2) Shifting your lower-wage workforce toward more part-time workers (work less than an average of 30 hours per week each month). You would not have to offer part-time employees health insurance and would not have to pay any penalties. You would continue offering health insurance to all full-time workers.


The possible answers to this question are:

Definitely would
Probably would
May or may not
Probably would not
Definitely would not
I don’t know

So, as I said, there are some slightly leading questions in the survey.  ("Did you know that you can completely reorganize your firm in order to skirt American labor and healthcare law?  Here are some options of how to do so.  Would you like to consider some of them?")
            We’re still left asking why McKinsey would release such a survey in the first place.  Since McKinsey has nothing to gain by alienating either political party (and in past elections the firm has certainly been more than willing to give money to the DNC and to Democratic candidates), this doesn’t seem to be politically motivated.  Rather, I’m starting to suspect that Rick Ungar may have the answer:

So, why would the firm rely on potentially substandard data – or at least data gained by a study conducted below the standards typically set for efforts of this nature – to embarrass the president and ‘call out’ his landmark health care reform legislation? It wasn’t about the President and it certainly was not about politics.  It was about the money.  Ask yourself this question – What does McKinsey & Company do for a living?  They consult and advise large corporations on how to solve business problems and properly innovate and organize their future.  If a major shift in- or the termination of – a corporations’ long-standing employee health care benefits program is not a major business issue requiring the greatest of care in the planning and execution, then I don’t know what is.  Who will these companies turn to in order to get advice on the benefits of unraveling their complicated and extensive employee benefit plans and for assistance in executing any new plans for the same?  McKinsey & Company.  What we have in the McKinsey survey is little more than a company ‘pitch piece’ designed to drive customers to their door.  There are, after all, endless hours to be billed for conducting reviews of corporate employee benefit plans to better assess the impact of the new health care law and even more to be banked should McKinsey conclude that a revision and revamp of a benefits plan is in order as McKinsey will be performing that revision and revamp-for a fee.

            Some final words are in order about the way that the media treats statistics.  The Washington Post’s Greg Sargent asks (correctly in my view):  I wonder how many of the news orgs that covered this study as a prediction will now cover the concession that it wasn’t intended to be a prediction.”  As I contemplate all this, I can only think back on John Stewart’s recent remark to Chris Wallace that “I think [the main stream media’s] bias is towards sensationalism and laziness. I wouldn't say it’s towards a liberal agenda.
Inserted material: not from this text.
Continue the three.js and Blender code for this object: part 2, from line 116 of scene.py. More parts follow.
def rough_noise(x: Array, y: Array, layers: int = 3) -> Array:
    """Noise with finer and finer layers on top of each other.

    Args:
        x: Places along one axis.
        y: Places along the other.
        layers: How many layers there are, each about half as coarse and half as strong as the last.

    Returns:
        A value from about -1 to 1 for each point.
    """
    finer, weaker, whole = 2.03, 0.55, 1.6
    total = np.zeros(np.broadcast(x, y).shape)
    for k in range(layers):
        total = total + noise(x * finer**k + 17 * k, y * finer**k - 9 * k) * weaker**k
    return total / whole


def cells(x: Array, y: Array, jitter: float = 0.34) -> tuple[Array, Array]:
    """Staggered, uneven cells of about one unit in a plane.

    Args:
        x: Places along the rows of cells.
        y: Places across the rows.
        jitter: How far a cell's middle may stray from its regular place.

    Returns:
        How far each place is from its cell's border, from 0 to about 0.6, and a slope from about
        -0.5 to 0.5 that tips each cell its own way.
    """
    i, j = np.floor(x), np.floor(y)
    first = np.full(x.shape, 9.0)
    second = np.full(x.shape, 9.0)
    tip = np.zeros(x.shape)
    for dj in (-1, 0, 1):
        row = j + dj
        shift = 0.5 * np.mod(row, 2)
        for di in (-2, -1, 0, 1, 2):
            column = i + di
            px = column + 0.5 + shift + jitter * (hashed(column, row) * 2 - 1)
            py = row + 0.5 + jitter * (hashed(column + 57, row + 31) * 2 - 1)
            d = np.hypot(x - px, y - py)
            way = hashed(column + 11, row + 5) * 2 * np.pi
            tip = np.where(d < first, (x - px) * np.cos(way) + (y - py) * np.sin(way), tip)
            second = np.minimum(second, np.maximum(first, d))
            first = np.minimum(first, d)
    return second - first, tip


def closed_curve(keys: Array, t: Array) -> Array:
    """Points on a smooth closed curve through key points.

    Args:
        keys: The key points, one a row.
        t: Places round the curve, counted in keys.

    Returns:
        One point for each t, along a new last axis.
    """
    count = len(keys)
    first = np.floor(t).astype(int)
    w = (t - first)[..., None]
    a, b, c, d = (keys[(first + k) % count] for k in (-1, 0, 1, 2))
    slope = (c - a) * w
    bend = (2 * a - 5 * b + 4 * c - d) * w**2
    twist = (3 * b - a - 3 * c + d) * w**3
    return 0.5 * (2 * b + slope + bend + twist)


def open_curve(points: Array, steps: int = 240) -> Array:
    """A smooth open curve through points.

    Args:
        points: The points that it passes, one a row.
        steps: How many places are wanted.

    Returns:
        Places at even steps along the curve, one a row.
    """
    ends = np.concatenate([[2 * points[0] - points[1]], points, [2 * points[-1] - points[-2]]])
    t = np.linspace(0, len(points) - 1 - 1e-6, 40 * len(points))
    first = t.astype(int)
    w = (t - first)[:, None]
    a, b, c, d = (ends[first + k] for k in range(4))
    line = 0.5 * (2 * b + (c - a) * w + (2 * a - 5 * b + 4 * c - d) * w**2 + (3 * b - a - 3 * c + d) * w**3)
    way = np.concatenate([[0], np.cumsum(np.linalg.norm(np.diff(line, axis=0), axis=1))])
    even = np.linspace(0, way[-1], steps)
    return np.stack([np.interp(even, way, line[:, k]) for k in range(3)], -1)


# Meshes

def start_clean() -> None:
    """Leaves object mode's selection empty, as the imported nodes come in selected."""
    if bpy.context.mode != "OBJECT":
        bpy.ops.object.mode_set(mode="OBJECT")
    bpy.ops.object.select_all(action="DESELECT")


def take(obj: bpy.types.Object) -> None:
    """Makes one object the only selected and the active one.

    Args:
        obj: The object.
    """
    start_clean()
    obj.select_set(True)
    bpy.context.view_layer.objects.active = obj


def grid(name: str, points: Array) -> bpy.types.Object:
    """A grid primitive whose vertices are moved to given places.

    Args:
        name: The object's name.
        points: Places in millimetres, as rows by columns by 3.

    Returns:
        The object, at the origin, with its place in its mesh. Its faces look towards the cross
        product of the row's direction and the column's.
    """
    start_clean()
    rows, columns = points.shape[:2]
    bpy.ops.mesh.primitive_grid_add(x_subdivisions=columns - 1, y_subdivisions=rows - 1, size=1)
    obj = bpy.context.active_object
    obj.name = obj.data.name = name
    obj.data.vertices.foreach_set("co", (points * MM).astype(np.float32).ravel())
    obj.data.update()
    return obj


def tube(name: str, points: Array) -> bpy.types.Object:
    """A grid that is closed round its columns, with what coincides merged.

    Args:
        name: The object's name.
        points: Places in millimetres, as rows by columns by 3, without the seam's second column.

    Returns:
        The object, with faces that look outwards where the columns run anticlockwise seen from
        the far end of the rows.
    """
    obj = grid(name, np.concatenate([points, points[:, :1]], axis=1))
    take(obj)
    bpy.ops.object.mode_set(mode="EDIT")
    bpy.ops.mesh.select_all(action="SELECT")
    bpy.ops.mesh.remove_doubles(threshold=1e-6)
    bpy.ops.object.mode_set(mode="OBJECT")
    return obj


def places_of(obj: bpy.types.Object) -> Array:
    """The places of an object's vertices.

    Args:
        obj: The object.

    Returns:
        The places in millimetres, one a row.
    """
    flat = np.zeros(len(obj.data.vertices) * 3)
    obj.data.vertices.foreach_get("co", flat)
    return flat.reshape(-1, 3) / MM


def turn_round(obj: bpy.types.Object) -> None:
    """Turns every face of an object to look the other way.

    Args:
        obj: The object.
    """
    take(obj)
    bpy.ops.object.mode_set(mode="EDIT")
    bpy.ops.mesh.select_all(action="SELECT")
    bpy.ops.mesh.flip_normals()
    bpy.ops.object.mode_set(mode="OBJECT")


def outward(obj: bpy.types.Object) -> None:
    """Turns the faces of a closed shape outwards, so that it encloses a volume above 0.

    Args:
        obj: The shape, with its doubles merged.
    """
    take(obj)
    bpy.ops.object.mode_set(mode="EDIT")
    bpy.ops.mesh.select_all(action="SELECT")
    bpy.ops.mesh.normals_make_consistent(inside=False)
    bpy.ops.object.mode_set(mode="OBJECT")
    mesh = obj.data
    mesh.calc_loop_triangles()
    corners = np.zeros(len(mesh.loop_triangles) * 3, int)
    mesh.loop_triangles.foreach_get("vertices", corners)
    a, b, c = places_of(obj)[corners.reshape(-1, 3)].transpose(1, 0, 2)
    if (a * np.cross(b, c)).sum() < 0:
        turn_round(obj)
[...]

It's light fluff so it's absolutely within the wheelhouse.”  Unfortunately, this goes even deeper than just the media’s purported love of yellow journalism; I don’t expect a well-credentialed economist (who arguably should know better) to issue a retraction of his claims that the McKinsey study proved that the PPACA would end employer sponsored insurance as we know it and bury the US economy under a mountain of debt to boot.  Somehow, once a flawed statistic enters the public sphere, we’re stuck with it until the end of time.

1 comment:

  1. Regarding the 1329- is that maybe due to the released data set not containing the data of the people who just answered question 1? That would be consistent with the description.